Alzheimer’s, dementia, financial hardships and emergency expenses, or even something as simple as giving up a set of car keys, can lead seniors to feeling a loss of independence. Often times, the death of a long-term spouse can be one of the hardest things seniors face.
“The pain from the death of a spouse of 40, 50, 60 years is really an earth-shattering event for some of these seniors,” Barnes said. “So all of these things can lead to isolation, loneliness and really soul-crushing anxiety, which is made worse because seniors don’t know what to do and they don’t know where to turn for help.”
Senior Neighbors tries to provide people with services and help seniors make social connections.
“If you retire and suddenly people aren’t calling you, they’re not emailing you, those connections tend to dry up over time,” Barnes said, adding that the isolation can have negative effects on individuals’ well-beings. “We want to keep people involved and keep them healthy.”
Additionally, the organization provides transportation, operates a number of senior centers in the area, and orchestrates a lot of health and wellness programs.
Lubbers had previously served on the leadership council for Senior Neighbors, which was how the roast came to be.
“We want to honor someone who has done good things for the community,” Barnes said. “(The event was) very successful, lots of fun, very entertaining, and (it) did a great job raising money for a great cause.”
Though the event wasn’t directly aimed at the GVSU community, it did bring together a number of individuals associated with the university.
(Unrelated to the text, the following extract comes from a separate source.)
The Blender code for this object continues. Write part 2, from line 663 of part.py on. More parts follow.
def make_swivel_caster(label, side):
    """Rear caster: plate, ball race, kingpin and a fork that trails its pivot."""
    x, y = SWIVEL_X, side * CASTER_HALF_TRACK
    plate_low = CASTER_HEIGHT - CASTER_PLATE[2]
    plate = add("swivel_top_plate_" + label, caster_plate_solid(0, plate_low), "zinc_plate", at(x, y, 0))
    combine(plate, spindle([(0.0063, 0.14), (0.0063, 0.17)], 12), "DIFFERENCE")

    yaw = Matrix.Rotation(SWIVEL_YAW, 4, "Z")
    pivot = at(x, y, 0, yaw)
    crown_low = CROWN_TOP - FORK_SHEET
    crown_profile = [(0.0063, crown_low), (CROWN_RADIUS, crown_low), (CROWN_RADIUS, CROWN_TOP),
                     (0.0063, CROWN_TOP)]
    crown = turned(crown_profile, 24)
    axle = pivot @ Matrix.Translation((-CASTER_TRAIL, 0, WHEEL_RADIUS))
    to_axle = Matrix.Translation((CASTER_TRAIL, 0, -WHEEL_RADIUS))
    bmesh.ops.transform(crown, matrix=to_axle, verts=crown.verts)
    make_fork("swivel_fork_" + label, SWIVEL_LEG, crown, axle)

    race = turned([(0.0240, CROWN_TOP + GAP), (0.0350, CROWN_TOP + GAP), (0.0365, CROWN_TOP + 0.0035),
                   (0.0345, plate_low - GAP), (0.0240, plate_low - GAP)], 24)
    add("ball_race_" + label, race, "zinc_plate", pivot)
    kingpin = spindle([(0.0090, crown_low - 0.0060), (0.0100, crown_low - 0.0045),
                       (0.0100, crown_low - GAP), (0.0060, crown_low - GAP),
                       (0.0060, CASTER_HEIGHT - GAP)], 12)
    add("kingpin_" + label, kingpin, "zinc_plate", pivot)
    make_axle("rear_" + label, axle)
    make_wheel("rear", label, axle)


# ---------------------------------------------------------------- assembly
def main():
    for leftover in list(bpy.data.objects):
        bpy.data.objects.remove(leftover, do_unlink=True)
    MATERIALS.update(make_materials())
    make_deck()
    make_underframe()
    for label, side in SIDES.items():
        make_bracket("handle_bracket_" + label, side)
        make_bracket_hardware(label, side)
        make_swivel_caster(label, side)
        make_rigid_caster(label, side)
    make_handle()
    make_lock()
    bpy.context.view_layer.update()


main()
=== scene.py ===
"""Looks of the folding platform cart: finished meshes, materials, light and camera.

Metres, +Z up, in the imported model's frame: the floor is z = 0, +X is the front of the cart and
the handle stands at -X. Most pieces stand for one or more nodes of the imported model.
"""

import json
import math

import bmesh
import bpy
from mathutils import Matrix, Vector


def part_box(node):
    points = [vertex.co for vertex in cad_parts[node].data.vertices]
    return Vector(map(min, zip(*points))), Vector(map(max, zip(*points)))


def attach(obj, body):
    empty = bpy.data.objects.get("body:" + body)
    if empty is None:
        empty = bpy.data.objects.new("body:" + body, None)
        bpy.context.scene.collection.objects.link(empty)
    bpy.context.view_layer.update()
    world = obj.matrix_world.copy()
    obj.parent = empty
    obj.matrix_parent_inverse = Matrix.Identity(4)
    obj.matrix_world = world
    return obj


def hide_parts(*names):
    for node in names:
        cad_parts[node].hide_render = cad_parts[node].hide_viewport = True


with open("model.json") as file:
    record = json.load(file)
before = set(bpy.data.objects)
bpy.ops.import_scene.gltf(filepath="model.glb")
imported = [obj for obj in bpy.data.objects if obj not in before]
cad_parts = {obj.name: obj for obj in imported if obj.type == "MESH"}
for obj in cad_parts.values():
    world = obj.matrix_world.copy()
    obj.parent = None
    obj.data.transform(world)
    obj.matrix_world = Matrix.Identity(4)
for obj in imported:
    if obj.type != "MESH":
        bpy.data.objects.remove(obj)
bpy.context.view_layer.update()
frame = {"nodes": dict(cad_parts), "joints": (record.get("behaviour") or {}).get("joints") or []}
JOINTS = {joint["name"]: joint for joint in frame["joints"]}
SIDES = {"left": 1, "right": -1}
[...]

“I think humor, when it’s done in this regard, is in the great spirit in which it is intended,” said Thomas Haas, current president of GVSU. “It was a great synergistic approach to where we can celebrate the good in people, their accomplishments, and in turn, with our philanthropy, help an organization as we have tonight. It really is a remarkable opportunity for us to come together, have a lot of fun and make a difference in other people’s lives.”